The canal collects and drains water from Manoa, Palolo, Makiki and surrounding areas. It acts as a catchment basin, trapping sediments and other pollutants that flow into the canal, but without ocean circulation, it has slowly filled and in some sections is only inches deep at low tide.

Dan Mahnke, project superintendent for American Marine Corp., the company dredging the canal, said that as crews scoop up mud and silt from the bottom, many things have been found, from grocery carts to tires and sometimes ocean animals.

"We dug up two of (the shrimp) that beat the current state record and one that eliminated the record," Mahnke said. "He was enormous. His tail was bigger around than my forearm and about the same length."

Harvey said now that he tasted the Mantis Shrimp, it is unlikely he will eat anything else from the canal. "I heard they are sweet; that is why I tried it," he said. "It was sweeter than lobster."
 
Those things look like something from somebody's nightmare!

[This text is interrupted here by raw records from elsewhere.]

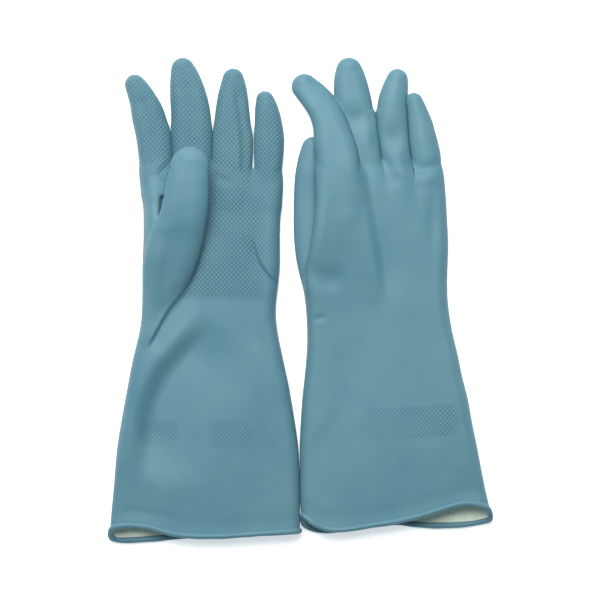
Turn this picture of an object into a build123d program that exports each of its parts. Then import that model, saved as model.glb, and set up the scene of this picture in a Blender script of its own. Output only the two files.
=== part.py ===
"""A pair of long household rubber gloves, lying side by side on a flat surface.

The left glove lies on its back with the thumb across the palm. The right glove lies palm down
with the thumb tucked beside and below it. Each glove is a thin dip-moulded rubber skin with a
pale lining bonded inside it, and a rolled bead round the cuff. The skin is divided where the
empty glove folds: at the wrist, at the root of the thumb and at the root of each finger.

Frame: +X to the right glove, +Y to the fingertips, +Z up. The origin is on the surface that the
gloves lie on, below the middle of the pair. Units are millimetres and degrees.
"""

from build123d import *
from math import atan2, cos, copysign, degrees, pi, radians, sin, sqrt
import os

# Material thicknesses and clearances
RUBBER = 0.6                # rubber skin
LINING = 0.3                # flock lining inside the rubber
FOLD_GAP = 0.4              # clear slot between two parts at a fold line
BEAD_RADIUS = 1.8           # rolled edge at the cuff
BEAD_SET_BACK = 1.2         # bead's centre beyond the end of the gauntlet
BEAD_OUTWARD = 0.9          # bead's centre outside the middle of the wall

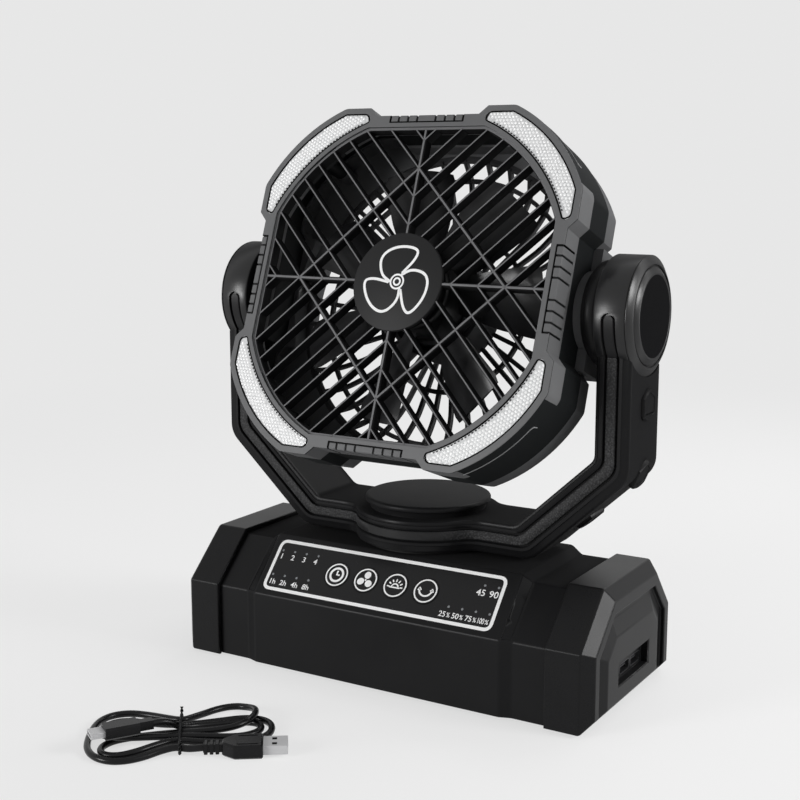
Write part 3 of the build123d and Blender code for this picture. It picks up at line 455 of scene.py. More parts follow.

I do hope that they don't get much bigger! (or prolific!)
 
That thing is way too ugly to eat!(wish I'd said that to my ex!):D
 
I've seen these things on David Attenbrough -
they have big appendages that shoot out -
like on a preying mantis-
and catch little creatures-
and eat them!
Yum!
they are like little aquatic Aliens.

Eat them before they eat you!
 
Thought this was cool but not all that extraordinary until I did some research on mantis shrimp of this species and discovered that the usual upper bound on their length is SEVEN INCHES.

In other words these shrimp are almost and over twice as long as the biggest of their kind elsewhere, and therefore are up to EIGHT times as massive.

Them's some big shrimp.
 
Trust me on this one, folks, as bad as the newspaper made it sound, the pollution in the Ala Wai is far worse. Except for the fact that there are no nuke power plants in Honolulu it's like a real-life version of the 3-eyed fish episode of the Simpsons. Either nothing could live there or if something can it WILL be mutant.

BTW, Waikiki used to be a swamp/marshland before they channeled those streams into the canal. And voila, the wetlands become a concrete wasteland/world famous tourist resort and the streams become feeders for Frankenshrimp breeding grounds.